Chômage et démographie, des inégalités qui persistent

Données croisées (CESE)

Dans les 31 zones d’emploi délimitées par l’INSEE au sein de la future grande région ACAL, on peut également observer des inégalités démographiques. Toujours selon les données de l’INSEE recueillies entre 1999 et 2011, seulement 35% des zones d’emploi en ACAL ont gagné des habitants et des emplois à la fois contre 67% sur l’ensemble du territoire français.

Parmi les évolutions positives sur les ces deux indicateurs, on retrouve donc 11 zones d’emploi dont Strasbourg, Haguenau et Metz. Forbach est l’unique zone d’emploi ayant perdu des habitants mais gagné des emplois. Enfin 6 zones ont perdu à la fois de la population et de l’emploi dont Charleville-Mézières où le taux de chômage est l’un des plus forts de la région ACAL selon Patrick Tassin.

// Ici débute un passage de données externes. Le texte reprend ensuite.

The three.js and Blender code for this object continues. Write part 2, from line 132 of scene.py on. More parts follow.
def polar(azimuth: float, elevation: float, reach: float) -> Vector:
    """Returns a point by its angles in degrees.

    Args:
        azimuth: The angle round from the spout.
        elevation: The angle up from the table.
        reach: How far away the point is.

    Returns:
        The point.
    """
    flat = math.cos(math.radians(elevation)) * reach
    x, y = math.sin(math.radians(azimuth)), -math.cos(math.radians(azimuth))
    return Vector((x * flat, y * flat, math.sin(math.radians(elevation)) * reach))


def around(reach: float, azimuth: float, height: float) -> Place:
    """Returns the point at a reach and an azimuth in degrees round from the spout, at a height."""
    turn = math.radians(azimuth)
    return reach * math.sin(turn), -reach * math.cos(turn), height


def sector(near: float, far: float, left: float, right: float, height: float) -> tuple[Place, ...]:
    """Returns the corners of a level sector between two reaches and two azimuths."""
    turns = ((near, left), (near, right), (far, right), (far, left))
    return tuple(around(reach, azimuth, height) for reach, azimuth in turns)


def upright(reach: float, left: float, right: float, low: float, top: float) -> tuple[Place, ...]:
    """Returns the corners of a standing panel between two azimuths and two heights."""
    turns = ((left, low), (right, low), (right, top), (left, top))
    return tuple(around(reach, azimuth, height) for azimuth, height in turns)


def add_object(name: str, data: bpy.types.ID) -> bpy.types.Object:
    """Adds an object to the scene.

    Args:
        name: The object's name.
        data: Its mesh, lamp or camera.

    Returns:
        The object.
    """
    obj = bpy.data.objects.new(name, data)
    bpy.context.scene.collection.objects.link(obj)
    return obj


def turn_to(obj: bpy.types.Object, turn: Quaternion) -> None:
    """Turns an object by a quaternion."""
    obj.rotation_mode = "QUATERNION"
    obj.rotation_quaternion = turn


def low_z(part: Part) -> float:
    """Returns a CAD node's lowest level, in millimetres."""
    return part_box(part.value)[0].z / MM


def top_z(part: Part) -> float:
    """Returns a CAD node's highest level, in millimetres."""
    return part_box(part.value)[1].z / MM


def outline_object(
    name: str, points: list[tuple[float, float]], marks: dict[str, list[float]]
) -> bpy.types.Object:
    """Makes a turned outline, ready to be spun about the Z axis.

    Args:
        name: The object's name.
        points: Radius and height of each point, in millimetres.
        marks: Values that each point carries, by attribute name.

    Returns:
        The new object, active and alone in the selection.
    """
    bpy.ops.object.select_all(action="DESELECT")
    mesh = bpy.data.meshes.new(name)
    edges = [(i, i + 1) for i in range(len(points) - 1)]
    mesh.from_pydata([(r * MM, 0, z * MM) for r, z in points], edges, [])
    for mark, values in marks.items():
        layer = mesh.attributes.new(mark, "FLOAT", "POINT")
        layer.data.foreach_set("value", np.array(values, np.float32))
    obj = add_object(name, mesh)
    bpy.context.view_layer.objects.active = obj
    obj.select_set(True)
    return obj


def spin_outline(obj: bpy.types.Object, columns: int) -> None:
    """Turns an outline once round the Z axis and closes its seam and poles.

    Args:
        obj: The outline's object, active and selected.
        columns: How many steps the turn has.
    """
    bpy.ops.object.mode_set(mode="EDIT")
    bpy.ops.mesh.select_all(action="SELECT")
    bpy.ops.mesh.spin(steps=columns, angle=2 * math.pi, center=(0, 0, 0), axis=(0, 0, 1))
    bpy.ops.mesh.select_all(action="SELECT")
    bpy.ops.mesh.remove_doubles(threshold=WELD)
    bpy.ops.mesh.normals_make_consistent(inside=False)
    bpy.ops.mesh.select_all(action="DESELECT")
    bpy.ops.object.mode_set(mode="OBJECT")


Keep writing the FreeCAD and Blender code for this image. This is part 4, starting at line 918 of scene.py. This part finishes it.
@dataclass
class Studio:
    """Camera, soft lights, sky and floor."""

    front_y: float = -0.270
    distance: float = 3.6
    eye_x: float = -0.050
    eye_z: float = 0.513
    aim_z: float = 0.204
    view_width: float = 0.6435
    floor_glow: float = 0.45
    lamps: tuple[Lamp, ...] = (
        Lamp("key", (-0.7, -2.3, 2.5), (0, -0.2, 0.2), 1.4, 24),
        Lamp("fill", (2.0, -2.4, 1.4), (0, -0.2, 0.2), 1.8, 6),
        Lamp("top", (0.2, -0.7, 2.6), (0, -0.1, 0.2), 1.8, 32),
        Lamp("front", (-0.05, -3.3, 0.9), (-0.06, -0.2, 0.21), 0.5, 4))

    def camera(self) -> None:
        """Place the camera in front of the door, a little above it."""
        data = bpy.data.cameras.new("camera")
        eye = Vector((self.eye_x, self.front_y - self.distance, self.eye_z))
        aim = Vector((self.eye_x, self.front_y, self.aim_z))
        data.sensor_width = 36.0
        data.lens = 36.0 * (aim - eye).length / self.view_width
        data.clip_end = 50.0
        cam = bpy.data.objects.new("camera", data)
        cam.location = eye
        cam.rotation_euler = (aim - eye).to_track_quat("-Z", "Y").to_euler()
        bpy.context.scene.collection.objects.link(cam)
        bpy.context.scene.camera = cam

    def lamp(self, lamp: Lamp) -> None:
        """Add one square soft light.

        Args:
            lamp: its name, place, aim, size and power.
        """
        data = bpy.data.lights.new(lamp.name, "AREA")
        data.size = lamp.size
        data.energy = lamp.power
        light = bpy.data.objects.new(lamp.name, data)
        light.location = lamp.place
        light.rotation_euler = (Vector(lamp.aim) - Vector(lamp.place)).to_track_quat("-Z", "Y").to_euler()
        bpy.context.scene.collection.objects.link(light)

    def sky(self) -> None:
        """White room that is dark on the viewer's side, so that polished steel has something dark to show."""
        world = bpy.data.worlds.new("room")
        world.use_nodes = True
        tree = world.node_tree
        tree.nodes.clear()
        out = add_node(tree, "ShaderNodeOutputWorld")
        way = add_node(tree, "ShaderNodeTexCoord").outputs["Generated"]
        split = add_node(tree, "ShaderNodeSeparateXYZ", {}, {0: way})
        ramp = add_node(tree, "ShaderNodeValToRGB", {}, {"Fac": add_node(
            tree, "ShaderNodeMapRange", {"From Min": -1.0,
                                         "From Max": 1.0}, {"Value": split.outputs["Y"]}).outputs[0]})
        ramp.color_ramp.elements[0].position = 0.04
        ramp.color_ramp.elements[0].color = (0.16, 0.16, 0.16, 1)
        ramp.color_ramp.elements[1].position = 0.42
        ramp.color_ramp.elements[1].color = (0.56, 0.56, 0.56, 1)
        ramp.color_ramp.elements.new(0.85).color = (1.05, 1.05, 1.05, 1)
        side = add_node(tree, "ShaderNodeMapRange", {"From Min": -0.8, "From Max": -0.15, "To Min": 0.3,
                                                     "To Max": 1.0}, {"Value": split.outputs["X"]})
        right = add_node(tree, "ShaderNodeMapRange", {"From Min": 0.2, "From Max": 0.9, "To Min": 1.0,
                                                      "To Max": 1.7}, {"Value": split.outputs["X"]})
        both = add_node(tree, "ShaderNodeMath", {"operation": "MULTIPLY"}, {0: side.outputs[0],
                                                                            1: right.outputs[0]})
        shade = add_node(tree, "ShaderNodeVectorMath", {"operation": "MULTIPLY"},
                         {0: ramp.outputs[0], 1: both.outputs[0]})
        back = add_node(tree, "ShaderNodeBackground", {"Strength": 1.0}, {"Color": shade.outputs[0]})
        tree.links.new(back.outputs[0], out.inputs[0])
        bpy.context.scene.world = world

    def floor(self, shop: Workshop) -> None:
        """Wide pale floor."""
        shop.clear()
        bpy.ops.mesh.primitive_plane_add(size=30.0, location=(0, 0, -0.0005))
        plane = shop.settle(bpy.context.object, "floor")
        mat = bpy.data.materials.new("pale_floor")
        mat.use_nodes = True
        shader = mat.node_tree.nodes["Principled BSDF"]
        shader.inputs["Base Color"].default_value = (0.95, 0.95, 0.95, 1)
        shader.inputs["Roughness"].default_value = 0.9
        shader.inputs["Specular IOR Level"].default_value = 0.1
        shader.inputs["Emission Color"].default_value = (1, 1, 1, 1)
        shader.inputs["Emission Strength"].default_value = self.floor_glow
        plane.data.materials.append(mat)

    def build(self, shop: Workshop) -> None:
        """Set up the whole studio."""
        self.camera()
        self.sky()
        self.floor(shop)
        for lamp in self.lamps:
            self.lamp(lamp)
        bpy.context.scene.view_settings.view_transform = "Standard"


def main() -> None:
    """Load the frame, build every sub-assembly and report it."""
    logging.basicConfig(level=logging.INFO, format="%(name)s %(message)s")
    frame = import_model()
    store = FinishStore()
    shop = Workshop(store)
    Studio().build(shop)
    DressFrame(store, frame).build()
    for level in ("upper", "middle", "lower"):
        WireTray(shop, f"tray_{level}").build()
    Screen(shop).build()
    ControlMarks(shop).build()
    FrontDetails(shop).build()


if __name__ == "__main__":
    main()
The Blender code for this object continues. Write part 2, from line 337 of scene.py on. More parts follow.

Des chiffres qui s’expliqueraient encore une fois par la proximité des pays frontaliers, notamment la Suisse pour des zones telles que Colmar ou Sélestat, et le Luxembourg avec une forte évolution de la population à Thionville. En Champagne-Ardenne, la population se regroupe principalement autour des grandes villes. On observe donc des inégalités fortes au sein même de la future région ACAL tant sur le taux de chômage que sur la démographie et le taux de pauvreté qui sont étroitement liés.